Whether you were unjustly the recipient of a ‘nastygram’ yourself and wanted to respond, or if you have something you need to get off your chest, here’s how to write a snappy reply back:

 

Don’t.

 

Take the High Road in Online Communications

 

What a disappointing answer! But it’s the best advice you can receive when it comes to writing a nasty email or blog. Just don’t.

 

The internet makes it all too easy for people to vent, rant, and get their negative emotions out of themselves — and on to other people.

 

There’s definitely a time and place to address conflicts or right wrongs. Through an email or article that you can’t take back, however, is rarely a good channel to use.

 

While you may feel free to say what you really feel and truly unleash all the thoughts you think that other person needs to hear from you, the presence of the screen between us and them creates a strange effect: we start saying things we’d never dare say to someone’s face.

 

How to Tell If You Should Step Away from the Keyboard

 

That’s a good first test to determine if it’s time to hit pause and just walk away (at least for a little while): if you’re about to type something you would never say in person, don’t do it.

 

Assume anything you put on the internet is there forever. Considering this, words you write when highly emotional, defensive, or upset may be ones you regret once you’ve had time to cool off and rethink the situation.

 

Before writing any kind of response to something that gets you worked up, put the email or post aside. Talk to other people about the incident.

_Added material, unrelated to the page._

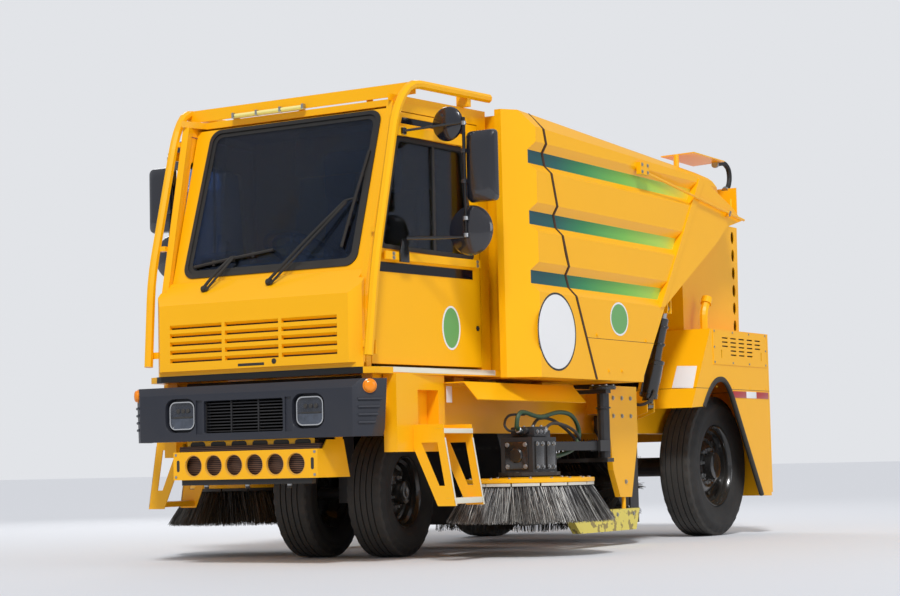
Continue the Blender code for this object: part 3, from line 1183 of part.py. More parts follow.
# Posts, runners and rubber deflectors that close the sides of the pickup
def shoe_post(side):
    loop = [(2.640, 0.900), (2.640, 1.060), (3.080, 1.060), (3.080, 0.700), (2.966, 0.316), (2.795, 0.319),
            (2.700, 0.500)]
    body = side_outline(loop, *sorted((side * 0.990, side * 1.030)))
    join(body, mirrored_box((RAIL_OUTER + GAP, 2.860, 0.880), (1.000, 3.040, 1.020), side))
    join(body, cylinder((side * 1.010, 2.880, 0.330), (side * 1.010, 2.880, 0.230), 0.014, 12))
    runner = [(2.080, 0.200), (2.190, 0.098), (3.000, 0.098), (3.060, 0.240), (2.300, 0.240)]
    join(body, side_outline(runner, *sorted((side * 0.980, side * 1.040))))
    return body



def deflector(side):
    return mirrored_box((0.960, 3.062, 0.140), (0.970, 3.190, 0.780), side)


def deflector_clamp(side):
    return mirrored_box((0.966, 3.064, 0.690), (0.996, 3.078, 0.770), side)


for side, word in ((1, "left"), (-1, "right")):
    shielded = join(shoe_post(side), deflector(side), deflector_clamp(side))
    part(settled(shielded), word + "_shoe_post", "yellow")

# Elevator chute rising through the frame, open at both ends
chute = side_outline(list(CHUTE), -CHUTE_HALF, CHUTE_HALF)
chute_hole = inset(list(CHUTE), 0.010)
chute_hole = [(2.150 + 0.012, 0.10), (2.550 - 0.012 + 0.024, 0.10), line_to([chute_hole[2], chute_hole[1]], 1.20, False),
              line_to([chute_hole[3], chute_hole[0]], 1.20, False)]
cut(chute, side_outline(chute_hole, -CHUTE_HALF + 0.010, CHUTE_HALF - 0.010))
part(chute, "elevator_chute", "black")

# Main broom on trailing arms
ARM_INNER = MAIN_HALF + 0.020
ARM_OUTER = ARM_INNER + 0.025
arms_pivot = pivot("main_broom_arm_pivot", (0.0, ARM_PIVOT[0], ARM_PIVOT[1]))
arm_set = cylinder((-ARM_OUTER - 0.015, MAIN_Y, MAIN_Z), (ARM_OUTER + 0.015, MAIN_Y, MAIN_Z), MAIN_SHAFT, 16)
for side in (1, -1):
    blade = side_outline(rounded([(ARM_PIVOT[0] - 0.050, ARM_PIVOT[1] + 0.050),
                                  (ARM_PIVOT[0] - 0.050, ARM_PIVOT[1] - 0.050), (MAIN_Y - 0.040, MAIN_Z - 0.050),
                                  (MAIN_Y + 0.050, MAIN_Z - 0.050), (MAIN_Y + 0.050, MAIN_Z + 0.050),
                                  (ARM_PIVOT[0] + 0.060, ARM_PIVOT[1] + 0.050)], 0.020),
                         *sorted((side * ARM_INNER, side * ARM_OUTER)))
    join(arm_set, blade)
for side in (1, -1):
    cut(arm_set, cylinder((side * (ARM_INNER - 0.010), *ARM_PIVOT), (side * (ARM_OUTER + 0.015), *ARM_PIVOT), 0.022 + RUNNING, 16))
part(settled(arm_set), "main_broom_arms", "black", arms_pivot)
main_pivot = pivot("main_broom_pivot", (0.0, MAIN_Y, MAIN_Z), arms_pivot)
core = turned([(MAIN_SHAFT + RUNNING, MAIN_HALF), (MAIN_RADIUS, MAIN_HALF), (MAIN_RADIUS, -MAIN_HALF),
               (MAIN_SHAFT + RUNNING, -MAIN_HALF)], (0, MAIN_Y, MAIN_Z), (0, math.pi / 2, 0), 40)
part(settled(core), "main_broom", "bristle", main_pivot)


def arm_boss(side):
    start = side * (RAIL_OUTER - 0.005)
    return cylinder((start, *ARM_PIVOT), (side * (ARM_OUTER + 0.010), *ARM_PIVOT), 0.022, 16)


join(frame, arm_boss(1), arm_boss(-1))
part(settled(frame), "chassis_frame", "yellow")


# Rear body: fender boxes over the drive wheels, service doors, engine block, housing and tail panel
FENDER_INNER = RAIL_OUTER + GAP
SERVICE = {"front": 3.985, "rear": 4.895, "bottom": 1.262, "top": 1.470}


def fender(side):
    loop = [(3.560, 0.920), (3.765, 0.930), (3.860, 1.035), (3.960, 1.105), (4.060, 1.130), (4.151, 1.125),
            (4.260, 1.040), (4.775, 0.281), ((REAR_PANEL_Y + 0.0015), 0.275), ((REAR_PANEL_Y + 0.0015), 1.080), (4.940, FENDER_TOP),
            (3.920, FENDER_TOP)]
    body = side_outline(loop, *sorted((side * FENDER_INNER, side * BODY_HALF)))
    room = inset(loop, FENDER_SHEET)
    room = [line_to([room[11], room[0]], 0.80, True), (4.260, 0.80), (4.760, 0.20),
            ((REAR_PANEL_Y + 0.0015) - FENDER_SHEET, 0.20), ((REAR_PANEL_Y + 0.0015) - FENDER_SHEET, 1.080), room[10], room[11]]
    cut(body, side_outline(room, *sorted((side * (FENDER_INNER + FENDER_SHEET), side * (BODY_HALF - FENDER_SHEET)))))
    cut(body, mirrored_box((0.70, 3.50, 0.20), (0.900, 4.948, 0.955), side))
    cut(body, mirrored_box((BODY_HALF - 0.120, SERVICE["front"], SERVICE["bottom"]),
                           (BODY_HALF + 0.080, SERVICE["rear"], SERVICE["top"]), side))
    return body


SLOT_TABLE = (
    {"y": 4.165, "rows": 3}, {"y": 4.315, "rows": 5}, {"y": 4.465, "rows": 5},
    {"y": 4.615, "rows": 5}, {"y": 4.765, "rows": 3},
)
PANEL_PROUD = 0.004


def vent_panel(side):
    # louvred service panel bolted over the opening in the fender's flank
    slots = []
    for column in SLOT_TABLE:
        for row in range(column["rows"]):
            z = 1.430 - row * 0.030
            slots.append(rectangle(column["y"] - 0.052, z - 0.005, column["y"] + 0.052, z + 0.005))
    for y in (4.100, 4.830):
        slots.append(rectangle(y - 0.007, 1.283, y + 0.007, 1.343))
    return side_outline(rectangle(3.955, 1.2355, 4.930, FENDER_TOP - 0.006),
                        *sorted((side * (BODY_HALF - 0.001), side * (BODY_HALF + PANEL_PROUD))), holes=slots)


rear_set = front_outline(rectangle(-BODY_HALF + 0.001, 0.300, BODY_HALF - 0.001, FENDER_TOP), REAR_PANEL_Y,
                         LENGTH - LAMP_DEEP)
cut(rear_set, box((-0.800, 4.900, 0.200), (0.800, 5.100, 0.700)))
for side in (1, -1):
    lamp = mirrored_box((BODY_HALF - 0.200, LENGTH - LAMP_DEEP - 0.002, 0.700), (BODY_HALF - 0.080, LENGTH, 0.980), side)
    join(rear_set, fender(side), vent_panel(side), lamp)
FILLER = (BODY_HALF - 0.110, 4.060)
neck = [(FILLER[0], FILLER[1], FENDER_TOP - 0.003), (FILLER[0], FILLER[1], 1.610),
        (FILLER[0], FILLER[1] + 0.050, 1.690)]
filler = tube(neck, 0.030, bend=0.05)
cap_dir = Vector((0.0, 0.53, 0.85)).normalized()
cap_foot = Vector(neck[-1]) - cap_dir * 0.010
join(rear_set, filler, cylinder(cap_foot, cap_foot + cap_dir * 0.050, 0.040, 16))
part(settled(rear_set), "rear_fenders", "yellow")

BLOCK_TOP = 1.620
block_foot = CROSS_MEMBERS[3]["top"] + GAP
part(box((-0.450, 3.965, block_foot), (0.450, 4.735, BLOCK_TOP)), "engine_block", "black")
HOUSING_SHEET = 0.006
side_loop = [(3.950, FENDER_TOP + GAP), (REAR_PANEL_Y, FENDER_TOP + GAP), (4.972, 2.320), (4.640, 2.320),
             (4.600, 2.270), (4.300, 2.215), (3.950, 2.000)]
housing = side_outline(side_loop, -HOUSING_HALF, HOUSING_HALF)
room = inset(side_loop, HOUSING_SHEET)
room = [(room[0][0], FENDER_TOP - 0.1), (room[1][0], FENDER_TOP - 0.1), *room[2:]]
cut(housing, side_outline(room, -HOUSING_HALF + HOUSING_SHEET, HOUSING_HALF - HOUSING_SHEET))
HOLE_ROWS = 6
for side in (1, -1):
    for row in range(HOLE_ROWS):
        hole = ring_points((4.880, 1.560 + row * 0.135), 0.030, 12, 1.6)
        cut(housing, side_outline(hole, *sorted((side * (HOUSING_HALF - 0.1), side * (HOUSING_HALF + 0.1)))))
part(settled(housing), "rear_housing", "yellow")
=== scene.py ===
# Street sweeper truck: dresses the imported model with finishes, tread, bristles, seals, fittings and cab trim.
# Places are in metres; "along" values are measured rearwards from the bumper's front face.
import math
import random

import bmesh
import bpy
from mathutils import Matrix, Vector


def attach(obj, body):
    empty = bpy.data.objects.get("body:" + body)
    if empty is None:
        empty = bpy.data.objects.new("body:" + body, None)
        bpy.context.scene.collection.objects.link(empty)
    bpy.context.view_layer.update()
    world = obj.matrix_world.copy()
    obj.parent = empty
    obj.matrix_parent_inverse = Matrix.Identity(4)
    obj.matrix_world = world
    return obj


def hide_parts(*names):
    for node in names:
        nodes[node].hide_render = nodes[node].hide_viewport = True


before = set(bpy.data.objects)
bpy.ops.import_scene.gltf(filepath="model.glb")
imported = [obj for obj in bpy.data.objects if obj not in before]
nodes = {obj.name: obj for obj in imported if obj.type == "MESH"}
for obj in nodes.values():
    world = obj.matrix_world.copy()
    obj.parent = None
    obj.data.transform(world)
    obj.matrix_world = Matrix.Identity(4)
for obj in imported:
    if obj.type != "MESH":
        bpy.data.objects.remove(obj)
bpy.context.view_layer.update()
bumperFace = -2.4935  # world y of the bumper's front face
cabSlope = math.radians(7.0)  # how far each cab side turns outwards to the rear
fullTurn = 2 * math.pi
print("frame loaded:", len(nodes), "nodes")


# small helpers
def at(x, along, z):
    return Vector((x, along + bumperFace, z))


def feed(tree, socket, value):
    # a socket takes another socket, a number or a colour
    if isinstance(value, bpy.types.NodeSocket):
        tree.links.new(value, socket)
    else:
        socket.default_value = (*value, 1.0) if isinstance(value, tuple) else value


def feedAll(tree, node, values):
    for key, value in values.items():
        feed(tree, node.inputs[key], value)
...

Or write out what you really want to say on a notepad or in a word document as a way to vent — then delete it and start over from a calmer, more reasonable state of mind.

 

If you still feel like you really need to give someone a piece of your mind, consider this: when have you ever been on the receiving end of a nasty email or blog post and thought, “man, this person has a point! I really am a jerk!”

 

Even if you made a mistake, having someone (digitally) yell at you for it probably wasn’t an effective way of dealing with the problem. That’s a two-way street: if you want to persuade someone, or request they address a mistake they made, or point out where they need to take responsibility for an action, being mean or aggressive will not get you the result you want.

 

Say What You Mean Without Getting Nasty

 

None of this means you have to sit back and let someone run over you. It doesn’t mean that you can’t ever share your opinion or what you think about a situation, either.

 

Here are a few ways of voicing your thoughts or addressing your concern in a constructive way:

 

  • Look at what actually happened, not how you feel about the situation. Focus on facts rather than what you made a certain action mean. Keep your emotions out of it.
  • If you can’t keep emotions out of it because you were hurt or disrespected, first think about what you hope to get out of sending a message about the incident. Do you want an apology or another action? Don’t leave it up to the other person to guess. Explain what happened without making accusations, and then request what you need to resolve the situation.
  • Before you criticize, think of what suggestions you could make for improvements or changes. Instead of just naysaying someone’s effort or ideas, offer a constructive solution to the problem.

 

Again, it might be a good idea to talk through the situation with an objective third-party first. Or at least write out the ‘nastygram’ you want to send, so it’s out of your head, then delete it.

 

When you’re ready to write a calm, unemotional response, go for it. Then ask someone whose judgment you trust and who does not have a vested interest in the outcome of the situation to review the email and edit it for you.

 

Ask them to point out accusatory language, emotional verbiage, and just plain unproductive sentences. Work to remove that from your message, so your response is clear, level-headed, and useful — not nasty.